Enith Williams, past president of the Golden Triangle Neighbourhood Association, said they too have written to NEPA and the prime minister, “... asking them to speak to us as citizens and share the vision, and have us share our vision; and we have, to date, received no response. Only thing that happens is every morning or every few months you’ll wake up, and there’s a new high-rise going up, it’s unsustainable”.

Williams said contrary to popular belief, the Golden Triangle residents were not against development, noting that they are more concerned about the breaches.

Dr Green qualified the concerns, noting that developers were exceeding the habitable rooms in the 2017 density plan. In some cases, it is recommended that high-rises should be on a minimum half an acre lot; however, there are examples of them building on less land.

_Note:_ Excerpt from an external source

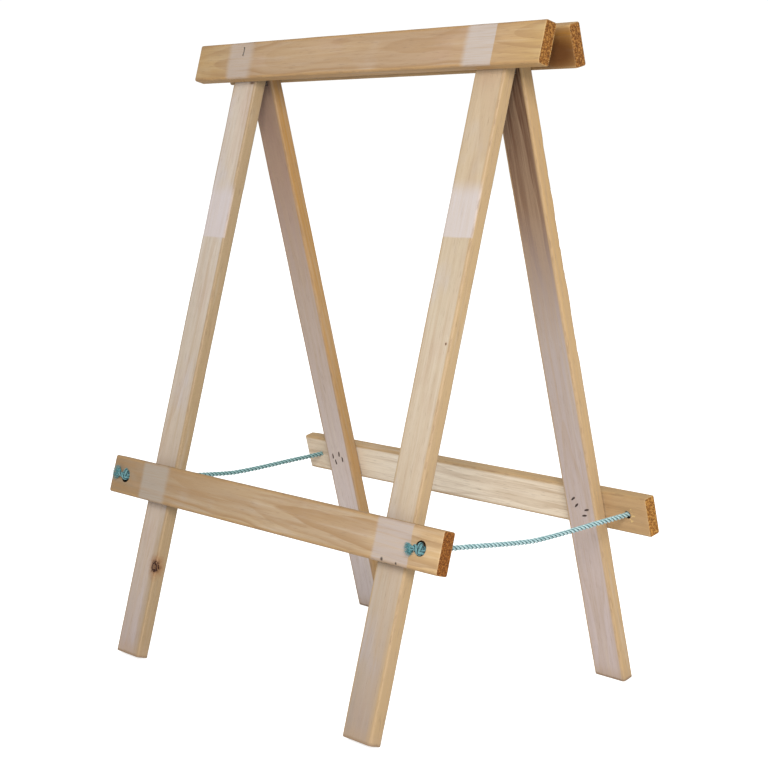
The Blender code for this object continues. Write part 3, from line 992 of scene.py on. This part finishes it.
def board_spec(seed, pith, tilt, **extra):
    """One board's looks; its tint, painted light and shade with some colour change along the board, is a list of
    (place, red, green, blue) stops along it.
    """
    return {**PLAIN_BOARD, "seed": seed, "pith": pith, "tilt": tilt, **extra}


# Rails: x is the world's X on the front frame and its opposite on the rear frame, y is up.
# The rails' tints are painted light and shade with some colour change: darker towards the ends and where less light
# falls, and dark brown at the rear top rail's right end, in the shade between the top rails.
RAIL_SPECS = {
    "front_top": board_spec(
        1, (0.004, -0.030), (0.020, 0.034), edge=(0.90, 0.82, 0.72), bow=(0.0003, 0.0001),
        pale=[
            (-0.241, -0.197, 0.006, 0.008, 0.80, (0.76, 0.73, 0.70)),
            (0.192, 0.238, 0.006, 0.0006, 0.90, (0.79, 0.80, 0.81)),
        ],
        tint=[
            (-0.31, 0.82, 0.71, 0.49), (-0.26, 0.80, 0.71, 0.54), (-0.19, 0.82, 0.78, 0.75),
            (0.19, 0.84, 0.80, 0.79), (0.25, 0.87, 0.80, 0.68), (0.31, 0.88, 0.79, 0.55),
        ],
        marks=[(-0.2150, 0.0165, 0.0014, 1), (-0.2150, 0.0070, 0.0014, 1)],
    ),
    "front_bottom": board_spec(
        2, (0.012, -0.036), (-0.045, 0.020), ring=0.0050, contrast=0.85, grime=0.55,
        edge=(0.85, 0.80, 0.75), end=(0.66, 0.56, 0.42), specks=0.35, streaks=1.7, bow=(-0.0003, 0.0001),
        pale=[
            (-0.243, -0.190, 0.004, 0.006, 0.80, (0.63, 0.63, 0.59)),
            (0.207, 0.264, 0.003, 0.0012, 0.85, (0.735, 0.72, 0.73)),
        ],
        tint=[
            (-0.31, 0.58, 0.53, 0.475), (-0.25, 0.61, 0.57, 0.52), (-0.19, 0.69, 0.66, 0.63),
            (0.0, 0.84, 0.84, 0.85), (0.19, 0.87, 0.86, 0.85), (0.27, 1.0, 0.94, 0.84),
            (0.31, 1.02, 0.95, 0.81),
        ],
        marks=[(0.224, -0.0205, 0.0030, 1), (0.247, -0.0215, 0.0022, 1)],
        chips=[(0.236, 0.020, 3, 0.0010)],
    ),
    "rear_top": board_spec(
        3, (-0.006, -0.040), (0.012, 0.020), grime=0.25, end=(0.73, 0.73, 0.69),
        # Painted shadows on the inner face, in the gap between the top rails.
        stains=[(-0.286, -0.006, 0.030, 0.55, 0.98, -1), (0.29, -0.006, 0.034, 0.6, 0.6, -1)],
        tint=[(-0.31, 0.57, 0.33, 0.09), (-0.24, 0.48, 0.30, 0.13), (0.31, 0.80, 0.74, 0.66)],
    ),
    "rear_bottom": board_spec(
        4, (0.002, 0.034), (0.030, -0.018), contrast=0.30, grime=0.18, end=(1.04, 1.12, 1.02),
        specks=0.50, bow=(0.0002, 0.0),
        chips=[(0.309, 0.006, 2, 0.0030)],
        torn=[(-0.2815, 0.0, 0.0050, 0.0095)],
        tint=[
            (-0.31, 0.79, 0.62, 0.41), (-0.25, 0.82, 0.66, 0.46), (-0.20, 1.26, 1.31, 1.36),
            (0.10, 1.36, 1.47, 1.61), (0.31, 1.12, 1.13, 1.14),
        ],
    ),
}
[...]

“Any country that comes and says it is civilised and respects its people, will respect the guidelines and work with the people,” she pointed out, explaining that there are neighbourhoods which are designated for a certain amount of habitable rooms, but approvals are granted secretly, and residents are only aware when zinc fences are put up next door to their properties and concrete is poured.

She says coming out of the issues in the country, UTech has introduced the Strategy for The Governance of Sustainable Built Environment, and is inviting citizens’ associations islandwide to express their concerns to the Faculty of the Built Environment.

Efforts to get deputy chairman of the Natural Resources Conservation Authority, Christopher Whyms-Stone, who was on the panel to comment on the issues, proved futile.

Whyms-Stone said he was not in a position to speak on behalf of NEPA.